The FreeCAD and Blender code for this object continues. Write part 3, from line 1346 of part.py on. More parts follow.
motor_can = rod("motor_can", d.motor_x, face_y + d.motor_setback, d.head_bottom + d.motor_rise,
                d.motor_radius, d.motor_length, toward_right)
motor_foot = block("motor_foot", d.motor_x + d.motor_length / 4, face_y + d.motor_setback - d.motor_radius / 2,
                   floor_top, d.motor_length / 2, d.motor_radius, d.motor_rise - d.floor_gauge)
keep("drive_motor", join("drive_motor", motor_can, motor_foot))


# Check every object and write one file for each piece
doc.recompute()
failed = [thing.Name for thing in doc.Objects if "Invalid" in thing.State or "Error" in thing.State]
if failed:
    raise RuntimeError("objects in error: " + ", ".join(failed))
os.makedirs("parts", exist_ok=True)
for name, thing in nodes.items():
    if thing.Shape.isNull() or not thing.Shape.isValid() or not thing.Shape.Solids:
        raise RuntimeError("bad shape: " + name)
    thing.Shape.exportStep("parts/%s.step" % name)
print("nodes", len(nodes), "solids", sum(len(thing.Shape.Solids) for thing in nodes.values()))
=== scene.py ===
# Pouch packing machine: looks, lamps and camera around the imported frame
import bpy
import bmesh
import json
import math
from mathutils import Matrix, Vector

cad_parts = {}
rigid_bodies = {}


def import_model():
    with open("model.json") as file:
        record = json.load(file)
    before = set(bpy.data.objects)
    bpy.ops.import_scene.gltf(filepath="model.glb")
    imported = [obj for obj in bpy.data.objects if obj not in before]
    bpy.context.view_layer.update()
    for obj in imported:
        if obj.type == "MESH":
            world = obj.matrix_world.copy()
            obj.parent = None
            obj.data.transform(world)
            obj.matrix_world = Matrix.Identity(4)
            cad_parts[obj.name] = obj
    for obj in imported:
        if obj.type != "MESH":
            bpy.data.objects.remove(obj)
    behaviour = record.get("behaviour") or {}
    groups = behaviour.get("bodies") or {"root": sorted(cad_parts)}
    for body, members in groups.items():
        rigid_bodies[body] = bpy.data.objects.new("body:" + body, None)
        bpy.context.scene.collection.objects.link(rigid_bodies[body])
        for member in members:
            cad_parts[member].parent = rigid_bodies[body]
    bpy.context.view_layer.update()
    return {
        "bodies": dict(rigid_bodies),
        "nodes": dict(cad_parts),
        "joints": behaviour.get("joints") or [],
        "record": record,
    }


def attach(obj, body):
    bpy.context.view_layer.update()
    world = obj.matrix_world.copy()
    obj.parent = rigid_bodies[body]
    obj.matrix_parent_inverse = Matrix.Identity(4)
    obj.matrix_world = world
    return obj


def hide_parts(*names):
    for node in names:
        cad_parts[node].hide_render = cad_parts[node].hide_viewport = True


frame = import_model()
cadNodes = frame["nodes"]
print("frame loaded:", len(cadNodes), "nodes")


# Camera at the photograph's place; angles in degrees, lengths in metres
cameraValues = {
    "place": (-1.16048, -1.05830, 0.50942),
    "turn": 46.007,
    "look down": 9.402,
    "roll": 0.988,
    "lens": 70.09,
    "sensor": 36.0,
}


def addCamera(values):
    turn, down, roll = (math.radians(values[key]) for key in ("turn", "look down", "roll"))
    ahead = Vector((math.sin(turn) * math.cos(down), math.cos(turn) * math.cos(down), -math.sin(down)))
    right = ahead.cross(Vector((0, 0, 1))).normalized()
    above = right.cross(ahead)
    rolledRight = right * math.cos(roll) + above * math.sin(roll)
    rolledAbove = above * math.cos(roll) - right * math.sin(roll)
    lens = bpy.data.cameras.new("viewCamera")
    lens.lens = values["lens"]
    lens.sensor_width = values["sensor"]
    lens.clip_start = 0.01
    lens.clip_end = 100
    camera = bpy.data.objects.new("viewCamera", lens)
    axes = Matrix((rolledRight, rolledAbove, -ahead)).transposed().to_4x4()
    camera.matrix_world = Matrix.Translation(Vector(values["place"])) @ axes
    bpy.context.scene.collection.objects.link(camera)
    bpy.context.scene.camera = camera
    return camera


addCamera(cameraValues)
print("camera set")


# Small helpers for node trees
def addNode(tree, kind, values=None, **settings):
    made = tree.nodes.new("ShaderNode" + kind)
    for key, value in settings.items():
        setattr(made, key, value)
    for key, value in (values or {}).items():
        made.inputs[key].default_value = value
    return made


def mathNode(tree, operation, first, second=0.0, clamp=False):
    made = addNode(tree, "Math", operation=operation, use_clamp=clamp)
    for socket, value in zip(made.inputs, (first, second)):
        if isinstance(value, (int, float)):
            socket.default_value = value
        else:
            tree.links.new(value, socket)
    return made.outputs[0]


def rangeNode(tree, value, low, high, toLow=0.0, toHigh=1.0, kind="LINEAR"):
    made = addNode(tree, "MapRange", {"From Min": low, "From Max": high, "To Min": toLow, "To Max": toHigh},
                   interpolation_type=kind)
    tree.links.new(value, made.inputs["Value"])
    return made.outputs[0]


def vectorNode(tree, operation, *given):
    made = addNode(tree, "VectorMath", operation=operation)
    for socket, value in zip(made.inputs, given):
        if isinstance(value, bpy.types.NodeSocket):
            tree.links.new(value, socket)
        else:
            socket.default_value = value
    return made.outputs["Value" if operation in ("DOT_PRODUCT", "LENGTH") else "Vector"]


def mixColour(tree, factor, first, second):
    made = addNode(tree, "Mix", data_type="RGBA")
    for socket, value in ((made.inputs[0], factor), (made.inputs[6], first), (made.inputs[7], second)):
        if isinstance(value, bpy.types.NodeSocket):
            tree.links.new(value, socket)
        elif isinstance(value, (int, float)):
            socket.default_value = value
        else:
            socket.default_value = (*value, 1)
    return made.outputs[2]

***

• [Problem to solve] Repeat exactly the lines from the one that contains "# Check every" through the one that contains "for member in", and only those.

• [Result for this task]
# Check every object and write one file for each piece
doc.recompute()
failed = [thing.Name for thing in doc.Objects if "Invalid" in thing.State or "Error" in thing.State]
if failed:
    raise RuntimeError("objects in error: " + ", ".join(failed))
os.makedirs("parts", exist_ok=True)
for name, thing in nodes.items():
    if thing.Shape.isNull() or not thing.Shape.isValid() or not thing.Shape.Solids:
        raise RuntimeError("bad shape: " + name)
    thing.Shape.exportStep("parts/%s.step" % name)
print("nodes", len(nodes), "solids", sum(len(thing.Shape.Solids) for thing in nodes.values()))
=== scene.py ===
# Pouch packing machine: looks, lamps and camera around the imported frame
import bpy
import bmesh
import json
import math
from mathutils import Matrix, Vector

cad_parts = {}
rigid_bodies = {}


def import_model():
    with open("model.json") as file:
        record = json.load(file)
    before = set(bpy.data.objects)
    bpy.ops.import_scene.gltf(filepath="model.glb")
    imported = [obj for obj in bpy.data.objects if obj not in before]
    bpy.context.view_layer.update()
    for obj in imported:
        if obj.type == "MESH":
            world = obj.matrix_world.copy()
            obj.parent = None
            obj.data.transform(world)
            obj.matrix_world = Matrix.Identity(4)
            cad_parts[obj.name] = obj
    for obj in imported:
        if obj.type != "MESH":
            bpy.data.objects.remove(obj)
    behaviour = record.get("behaviour") or {}
    groups = behaviour.get("bodies") or {"root": sorted(cad_parts)}
    for body, members in groups.items():
        rigid_bodies[body] = bpy.data.objects.new("body:" + body, None)
        bpy.context.scene.collection.objects.link(rigid_bodies[body])
        for member in members:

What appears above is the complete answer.